Profit? In this economy?
PUMA came out of Q1 looking a little less like a turnaround story and a little more like a company that remembered how to make money. Profit from continuing operations rose to €26.5 million from just €1.1 million last year, while earnings per share moved up to €0.18 from breakeven. Not exactly a champagne-popping quarter, but definitely a step in the right direction.
The EBIT glow-up
EBIT climbed 19.6% to €51.9 million, which matters because investors are usually less interested in the vibes and more interested in whether the business is actually getting leaner, meaner, and more efficient. This kind of improvement can help calm the market’s usual “are margins doomed?” panic.

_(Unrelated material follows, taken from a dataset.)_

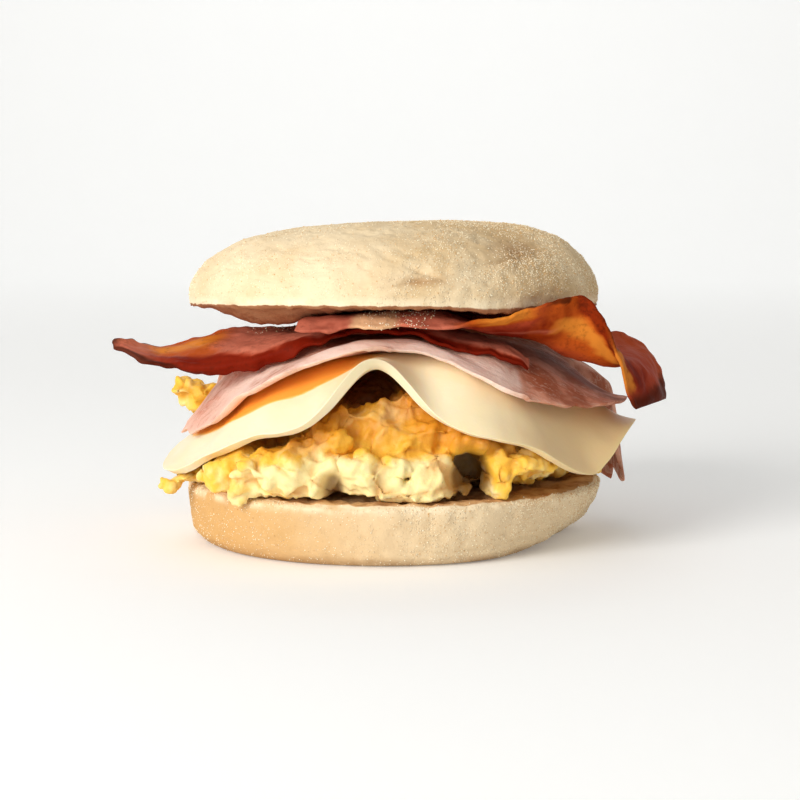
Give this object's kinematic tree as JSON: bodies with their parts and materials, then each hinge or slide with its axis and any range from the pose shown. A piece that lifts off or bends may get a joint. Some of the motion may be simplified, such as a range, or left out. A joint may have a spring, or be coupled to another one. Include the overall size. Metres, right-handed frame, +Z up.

The real tell: the outlook
The biggest line in the story is that PUMA confirmed its FY26 outlook. Translation: management sees enough stability to keep the playbook intact. That’s reassuring when retail and apparel names are constantly getting whiplashed by consumer demand, currency swings, and the eternal mystery of what people will buy next.
Why you should care
If you own the stock, the quarter says PUMA is at least moving in the right direction on profitability. If you don’t, it’s still a useful read on the broader sportswear space: brands can grow, but the market wants proof they can do it without turning every sale into a margin sacrifice.
Big picture: PUMA didn’t deliver a blowout, but it did deliver something investors love almost as much: evidence that the treadmill is moving faster than the company is slipping.